The marches, starting in different parts of Cairo, were expected to gather momentum after midday prayers. Demonstrations were also likely in the port of Alexandria.
The army has kept the population on its side during the turmoil and promised to lift a decades-old emergency law, but is under pressure from activists who spearheaded the revolution to act swiftly to advance civil freedoms in the new Egypt.
The army is pledging to hand power to civilian parties when they are strong enough. Opposition forces sidelined or enfeebled under Mubarak's authoritarian rule are beginning to mobilise.
The new youth party, the "Revolutionaries of Tahrir Square", said it will join the march in Tahrir to celebrate and press for the demands of the revolution.
Ibrahim Darawi, one of the founding members, said the yet-to-be registered party would back more protests if needed.
"The founders' goal is to move Tahrir Square with all its diversity and political resolve to the party," Darawi told Reuters. "We oppose one-man leadership and stress that leaders must be from the youth," he added.
Freezing assets in Europe
European diplomats said Friday that the European Union nations are in agreement in principle on freezing the assets of members of ex-president Mubarak's inner circle, should Egypt request it.

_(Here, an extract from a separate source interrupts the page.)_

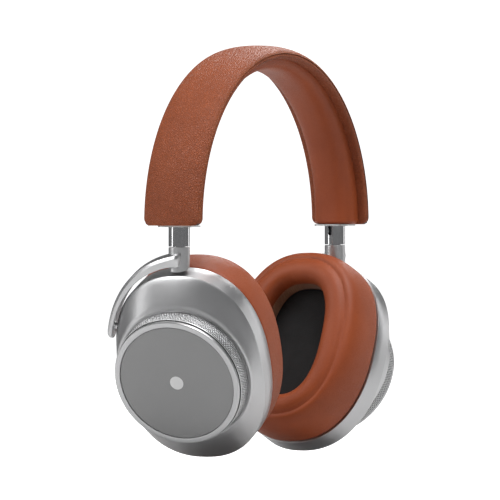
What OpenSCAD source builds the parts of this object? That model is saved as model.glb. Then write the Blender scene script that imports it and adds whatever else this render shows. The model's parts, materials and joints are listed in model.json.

An agreement on the principle was reached at talks between the Brussels ambassadors of the EU's 27 member states, one of the diplomats told AFP.
"There's a general agreement for a follow-up if this is what Egypt wants," said the diplomat.
"There are no problems in principle," said another top diplomat who asked not to be identified.
No immediate decision is expected however failing a request from the Egyptian authorities to the EU as a whole.
The issue is expected to be raised during talks between EU foreign ministers Sunday evening and Monday that will focus on an EU response to the protests sweeping the Arab world. "We do not expect a decision," a diplomat said.